Finalmente, el libro también muestra fenómenos paradójicos, como es el entrecruzamiento de ambas motivaciones —la personal y la política— en algunos personajes de esta historia. Personajes que mantienen posiciones supuestamente distintas, en función de si se ven afectados o no personalmente, lo que les lleva a realizar erráticos ejercicios de funambulismo político para «salvar su honor». Un ejemplo de ello —relatado en el libro— es el caso de Jorge Trías Sagnier. Abogado de Violeta Friedman, por un lado, y demandante contra un documental de Dolors Genovés en el que supuestamente se vulneraba el honor de su padre[16], por otro, en una entrevista concedida al diario ABC el 31 de enero de 2005 afirmaba lo siguiente: «El recuerdo de Violeta siempre estará con nosotros. Las historias de los republicanos españoles o de los palestinos en Israel [sic] puede que sean muy trágicas, pero no tienen nada que ver con el Holocausto y sus supervivientes».

Resulta bastante plausible que fuera el intento de justificación del oscuro pasado de su padre el que le llevara a realizar una declaración política de tal calado. Quizá no. En todo caso, poco o nada importa ya. Lo que queda es un lamentable intento de establecer una especie de «jerarquía de los horrores», en el que el sufrimiento de republicanos españoles y palestinos ocupa un puesto inferior con respecto al de los judíos. Ante esta opinión interesada puede oponerse el resultado del trabajo de los historiadores. Y de ahí que éste se pretenda evitar mediante demandas y presiones. Historiadores como el propio Francisco Espinosa muestran con sus estudios que las diferencias no son tantas —por lo menos, desde un punto de vista cualitativo— y que, en consecuencia, el tratamiento de los crímenes de la dictadura franquista, así como de la propaganda o exaltación de sus verdugos, debería ser el mismo a todos los efectos que el que se ha dado y se sigue dando a los propagandistas del régimen nazi.

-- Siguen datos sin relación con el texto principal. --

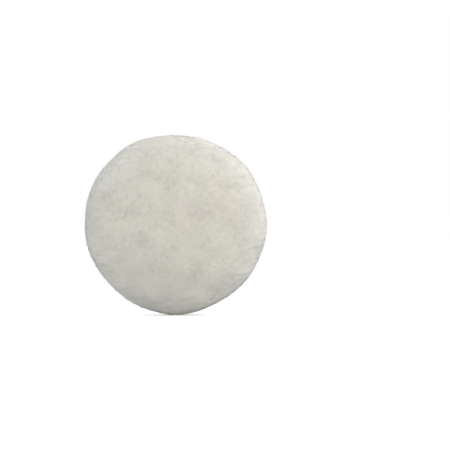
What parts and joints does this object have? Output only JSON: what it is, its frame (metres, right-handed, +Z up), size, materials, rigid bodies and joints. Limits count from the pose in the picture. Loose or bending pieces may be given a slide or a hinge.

En conclusión, varias son las razones que convierten este libro en una lectura obligada. Destacaría solamente dos de ellas. En primer término, porque acalla con rotundidad las voces de los «cantores de la Transición» y pone de manifiesto algunos aspectos que aquélla dejó abiertos e irresueltos. Una Transición que, como recuerda el autor, blindó el derecho al honor del fascismo español, dejando intacta su memoria, mientras que olvidó el derecho al honor y la restitución de las víctimas de la terrible y larga dictadura militar. En segundo término, este libro ofrece sólidos argumentos jurídicos para que no se vuelvan a repetir las demandas y juicios contra los historiadores —algunos de ellos todavía en curso— que, con el absoluto respeto a los principios metodológicos que han de guiar la labor historiográfica, siguen dedicando su tiempo y esfuerzo para sacar del olvido y del silencio a las víctimas de la represión franquista. Historiadores que con su trabajo contribuyen de manera decisiva a la construcción de una memoria democrática y respetuosa con los derechos humanos.

Se lo debemos a las personas cuyas tragedias personales y familiares se relatan en estas páginas.